Can a corporate board remove an officer without cause?

On Behalf of Goerlitz Law, PLLC | Jun 8, 2026 | Business Law

When leadership within your corporation is no longer working, the question of officer removal shifts from theoretical to urgent. Knowing where the board’s authority begins and ends lets you weigh the decision with a steady hand.

Board authority over officer removal

The Minnesota Business Corporation Act gives boards a direct way to remove an officer. Under this law, the board may do so at any time, with or without cause, through a resolution approved by a majority of the directors present at the meeting.

This law also addresses officers appointed by the chief executive officer (CEO). In these cases, the CEO holds independent removal authority and may use it as the board does.

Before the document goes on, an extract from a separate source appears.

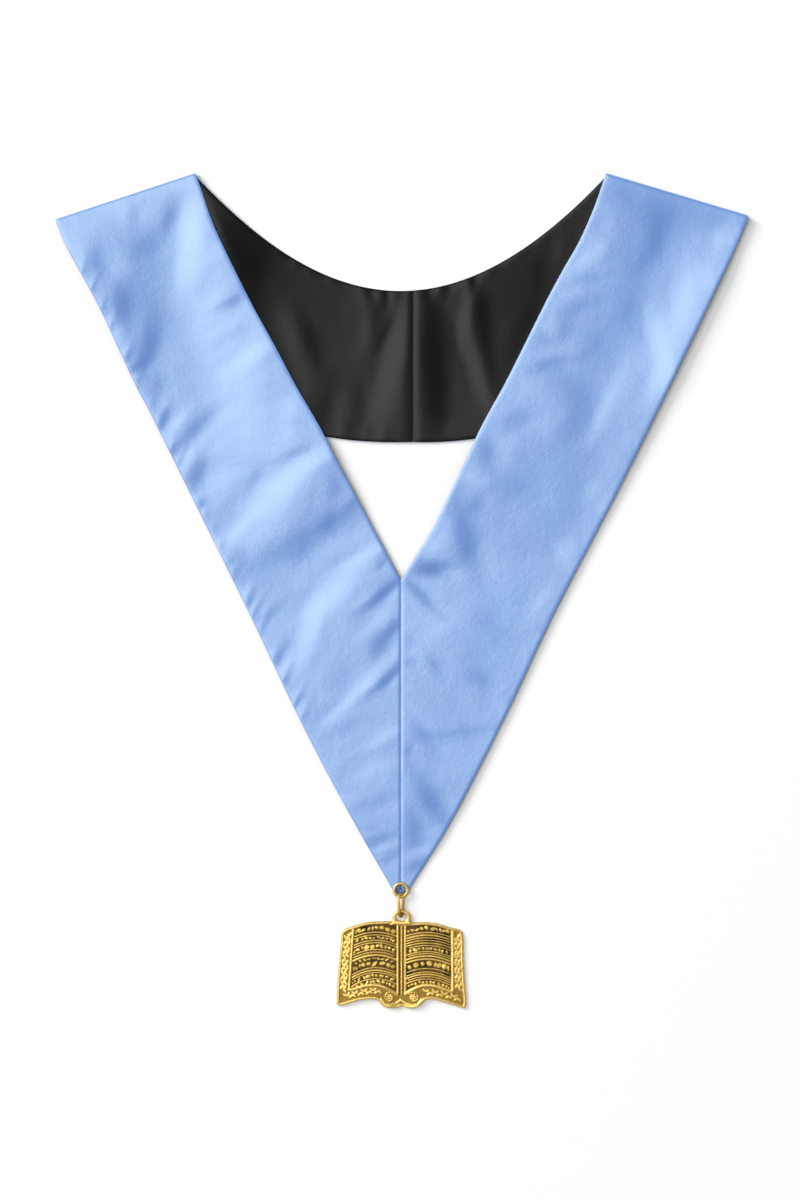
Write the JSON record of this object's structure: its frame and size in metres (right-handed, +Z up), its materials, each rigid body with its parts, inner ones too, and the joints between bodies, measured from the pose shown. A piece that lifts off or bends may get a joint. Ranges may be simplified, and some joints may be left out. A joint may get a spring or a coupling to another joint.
{
  "type": "masonic collar with a book jewel",
  "caption": "V-shaped satin ribbon collar lying flat, straps folded forward over the black-lined neck panel, with a sewn ring, a long link and a cast open-book jewel at its tip.",
  "frame": {"origin": "on the floor under the middle of the whole object's box, as it lies flat", "axes": "+X to the right across the straps, +Y from the jewel towards the neck, +Z up out of the floor"},
  "size_m": [0.4778, 0.576, 0.007],
  "materials": {
    "satin": "light blue ribbon satin, soft sheen, fine grain",
    "lining": "black lining satin with soft folds",
    "gold": "antique gold plate, dark in the recesses and bright on the relief"
  },
  "bodies": {
    "root": {"satin_left": "satin", "satin_right": "satin", "lining_left": "lining", "lining_right": "lining", "sewn_ring": "gold", "jewel_link": "gold", "book_jewel": "gold"}
  },
  "joints": []
}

For corporations that are not closely held, the board may also let the CEO remove officers it elected or appointed. The chief financial officer is an exception to this expanded authority.

Key checkpoints before formal action

Before your board moves toward a vote, consider reviewing the following:

  • Employment contracts: Removing an officer against contract terms risks a breach claim.
  • Bylaw procedures: Your governing documents may require a supermajority vote or advance notice.
  • Shareholder overlap: An officer who is also a minority shareholder can raise fairness concerns in a closely held company.
  • Potential liability exposure: Even when a removal is lawful, the surrounding circumstances can give rise to legal claims.

Consulting with an attorney before taking action can help protect the company’s interests and keeps the transition focused on moving forward.

Practical safeguards for transitions

When the board is ready, the resolution should address severance, interim leadership and the removal date. The meeting minutes should also capture the vote and the board’s reasoning in enough detail to hold up if someone later disputes the decision.

After the removal, how your board communicates the transition matters. Employees, shareholders and third parties will all take note of how the change is handled. A measured and well-documented process reduces disruption and protects key business relationships.